Farsi also directed “Red Rose” about the social revolt that erupted after Mahmoud Ahmadinejad’s usurped election in 2009. She said the movie explored the way the younger generation is protesting on the streets and using social media.
“I’m glad to say the Iranian filmmakers inside Iran is tearing apart this curtain to show that Iranian society is very complex,” she continued.
Farnam, who has produced many movies by Rasoulof, including his Berlinale Golden Bear-winning “There is No Evil” and “A Man of Integrity” which won Un Certain Regard Award in Cannes, said Iranian have been “facing trouble with censorship” for the last 100 years.
“We always try to deal with censorship in a way. We always try to find a solution. We hide our character, hide the touching, and so on but what we’ve understood after all these years is that the way to deal with censorship is to not accept it at all,” said Farnam.
Amir Ebrahimi, who won best actress last year at Cannes for her performance in Ali Abbasi’s “Holy Spider,” also worked on the film as an associate producer. She said getting an authentic Iranian cast for the movie was crucial. “When you’re dealing with European producers, they argue that since your audience is your Iranian it doesn’t matter if the actor has an accent or if the location doesn’t look right.”

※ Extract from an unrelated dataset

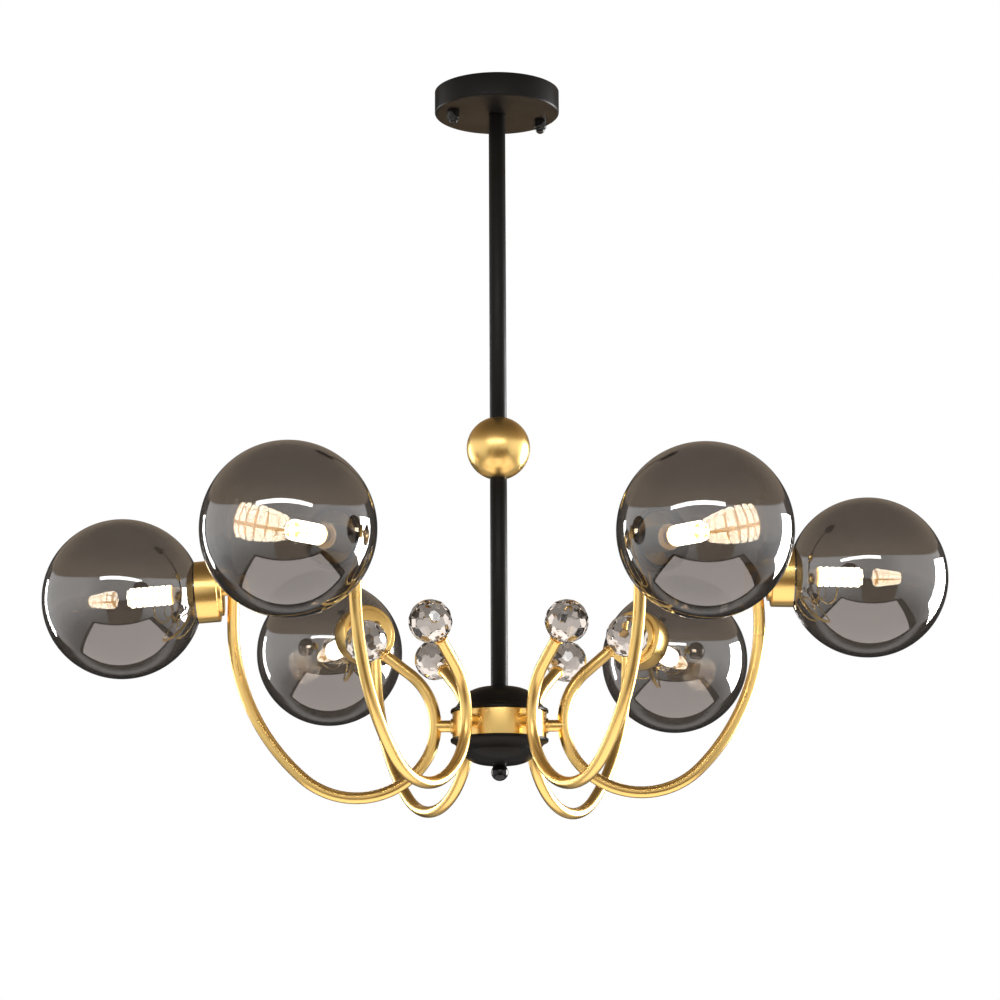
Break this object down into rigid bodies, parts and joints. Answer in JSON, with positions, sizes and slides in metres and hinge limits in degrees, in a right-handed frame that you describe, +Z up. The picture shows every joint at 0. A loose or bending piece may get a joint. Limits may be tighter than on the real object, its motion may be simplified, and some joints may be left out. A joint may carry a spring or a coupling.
{
  "type": "branch chandelier",
  "caption": "Ceiling chandelier on a rigid stem: hooked gold tubes from a black and gold hub carry smoked glass globes outside and faceted crystals inside.",
  "frame": {"origin": "middle of the crossbar's top face, where it lies on the ceiling, on the stem's axis", "axes": "+Z up out of the ceiling face, +X towards the right-hand branch as pictured, +Y away from the viewer"},
  "size_m": [0.8483, 0.7646, 0.6924],
  "materials": {
    "black_paint": "satin",
    "satin_gold": "satin",
    "zinc_steel": "satin",
    "white_plastic": "matte",
    "white_ceramic": "matte",
    "smoked_glass": "gloss",
    "clear_crystal": "gloss",
    "lit_bulb": "gloss"
  },
  "bodies": {
    "fixture": {"crossbar": "zinc_steel", "crossbar_screws": "zinc_steel", "canopy_cup": "black_paint", "canopy_pipe": "zinc_steel", "canopy_lock_nut": "zinc_steel", "terminal_block": "white_plastic", "stem_upper": "black_paint", "stem_ball": "satin_gold", "stem_coupler": "zinc_steel", "stem_lower": "black_paint", "hub_top_cap": "black_paint", "hub_band": "satin_gold", "hub_bottom_bowl": "black_paint", "hub_tie_pipe": "zinc_steel", "hub_nuts": "zinc_steel", "branch_tube_1": "satin_gold", "crystal_1": "clear_crystal", "holder_drum_1": "satin_gold", "lampholder_1": "white_ceramic", "branch_tube_2": "satin_gold", "crystal_2": "clear_crystal", "holder_drum_2": "satin_gold", "lampholder_2": "white_ceramic", "branch_tube_3": "satin_gold", "crystal_3": "clear_crystal", "holder_drum_3": "satin_gold", "lampholder_3": "white_ceramic", "branch_tube_4": "satin_gold", "crystal_4": "clear_crystal", "holder_drum_4": "satin_gold", "lampholder_4": "white_ceramic", "branch_tube_5": "satin_gold", "crystal_5": "clear_crystal", "holder_drum_5": "satin_gold", "lampholder_5": "white_ceramic", "branch_tube_6": "satin_gold", "crystal_6": "clear_crystal", "holder_drum_6": "satin_gold", "lampholder_6": "white_ceramic", "hub_studs": "satin_gold", "crystal_collars": "satin_gold", "holder_nipples": "satin_gold", "stud_nuts": "zinc_steel", "holder_nuts": "zinc_steel"},
    "globe_1": {"globe_1": "smoked_glass"},
    "globe_2": {"globe_2": "smoked_glass"},
    "globe_3": {"globe_3": "smoked_glass"},
    "globe_4": {"globe_4": "smoked_glass"},
    "globe_5": {"globe_5": "smoked_glass"},
    "globe_6": {"globe_6": "smoked_glass"},
    "bulb_1": {"bulb_1": "lit_bulb"},
    "bulb_2": {"bulb_2": "lit_bulb"},
    "bulb_3": {"bulb_3": "lit_bulb"},
    "bulb_4": {"bulb_4": "lit_bulb"},
    "bulb_5": {"bulb_5": "lit_bulb"},
    "bulb_6": {"bulb_6": "lit_bulb"},
    "cap_nut_left": {"cap_nut_left": "black_paint"},
    "cap_nut_right": {"cap_nut_right": "black_paint"},
    "bottom_finial": {"bottom_finial": "black_paint"}
  },
  "joints": [
    {"name": "globe_1_off", "type": "slide", "parent": "fixture", "child": "globe_1", "axis": [0.9997, 0, -0.0227], "range_m": [0, 0.09]},
    {"name": "globe_2_off", "type": "slide", "parent": "fixture", "child": "globe_2", "axis": [0.4959, 0.859, -0.1271], "range_m": [0, 0.09]},
    {"name": "globe_3_off", "type": "slide", "parent": "fixture", "child": "globe_3", "axis": [-0.4976, 0.8619, -0.0976], "range_m": [0, 0.09]},
    {"name": "globe_4_off", "type": "slide", "parent": "fixture", "child": "globe_4", "axis": [-0.9968, 0, -0.0802], "range_m": [0, 0.09]},
    {"name": "globe_5_off", "type": "slide", "parent": "fixture", "child": "globe_5", "axis": [-0.4992, -0.8647, -0.0558], "range_m": [0, 0.09]},
    {"name": "globe_6_off", "type": "slide", "parent": "fixture", "child": "globe_6", "axis": [0.4988, -0.864, -0.068], "range_m": [0, 0.09]},
    {"name": "bulb_1_out", "type": "slide", "parent": "fixture", "child": "bulb_1", "axis": [0.9997, 0, -0.0227], "range_m": [0, 0.012]},
    {"name": "bulb_2_out", "type": "slide", "parent": "fixture", "child": "bulb_2", "axis": [0.4959, 0.859, -0.1271], "range_m": [0, 0.012]},
    {"name": "bulb_3_out", "type": "slide", "parent": "fixture", "child": "bulb_3", "axis": [-0.4976, 0.8619, -0.0976], "range_m": [0, 0.012]},
    {"name": "bulb_4_out", "type": "slide", "parent": "fixture", "child": "bulb_4", "axis": [-0.9968, 0, -0.0802], "range_m": [0, 0.012]},
    {"name": "bulb_5_out", "type": "slide", "parent": "fixture", "child": "bulb_5", "axis": [-0.4992, -0.8647, -0.0558], "range_m": [0, 0.012]},
    {"name": "bulb_6_out", "type": "slide", "parent": "fixture", "child": "bulb_6", "axis": [0.4988, -0.864, -0.068], "range_m": [0, 0.012]},
    {"name": "cap_nut_left_turn", "type": "hinge", "parent": "fixture", "child": "cap_nut_left", "pos_m": [-0.04182, -0.01522, -0.023], "axis": [0, 0, 1], "continuous": true},
    {"name": "cap_nut_right_turn", "type": "hinge", "parent": "fixture", "child": "cap_nut_right", "pos_m": [0.04182, 0.01522, -0.023], "axis": [0, 0, 1], "continuous": true},
    {"name": "bottom_finial_turn", "type": "hinge", "parent": "fixture", "child": "bottom_finial", "pos_m": [0, 0, -0.65323], "axis": [0, 0, 1], "continuous": true}
  ]
}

She said the casting process for “Holy Spider” took almost three years. “Ali went to Iran and we just organized a week of casting and auditions, and it was surprising that so many actors and crew members who live in Iran were all interested to work on this project, even if they knew that it was going to be risky for them because the subject is sensitive for the government and working with a European production, working with me and Ali, it’s very risky for them,” said Amir Ebrahimi, who is currently developing a feature debut under the working title of “Honor of Persia” and just received an inaugural Breakthrough Award from Variety and the Golden Globes at a Cannes event.
Amir Ebrahimi fled Iran in 2006, when she faced possible stoning and lashing following the release of a sex tape. “Holy Spider” was based on the true story of a family man who became a serial killer and murdered sex workers in the Iranian holy city of Mashhad. The movie “exposes a daily reality of prostitution, patriarchy and socio-political injustices.”
Amir Ebrahimi said since starring in the film, Mehdi Bajestani “never got back to his home country in Iran. He’s now stuck in Europe.”
Alami, whose sophomore film “The Opponent” played at the Berlinale, said both “The Opponent” and his debut “The Charmer” looked at the “refugee system in Sweden and Denmark and how flawed it is and a critique to the Iranian regime and how it’s threatening people.”
Alami, who fled Iran with his family in 1987, pointed out both movies were co-productions. “It’s impossible to make these films in Iran. Both are about men whose only currency is their body and they’re about intimacy, sexuality, violence and freedom.”
He said he grew up feeling “obsessed with Iranian cinema because (he) was an outsider.” “The older I got and the more I got into films, it felt almost like a responsibility to tell stories that say something about this regime for the sake of people who’re trapped in that system and can’t speak up.”
Like Alami or Abbasi, most Iranian filmmakers are now working with international partners and insitutions.
“There Is No Evil” got funding from France’s National Film Board’s Cinema du Monde initiative, co-produced with Germany and traveled to 25 countries around the world, while “Holy Spider” involved four different European countries. “Opponent” is a Nordic collaboration between Sweden, Norway and Denmark, while “The Siren” is a coproduction between Germany, Luxembourg and Belgium, produced by Les films d’ici and distributed by Wild Bunch.
But Amir Ebrahimi argued that while “France has largely contributed to the development of Iranian cinema in the Western world (…) the breadth of Iranian movies is even more extensive, lively, innovative and more audacious than it appears.”
The panelists and attendees also observed a minute of silence to pay homage to the three men, Majid Kazemi, Saleh Mirhashemi and Saeed Yaghoubi, who were executed last week in Iran over anti-government protests.
“Iran is a country where politics have been imprisoning us as citizens, as artists, filmmakers, intellectuals and human beings,” said Farsi.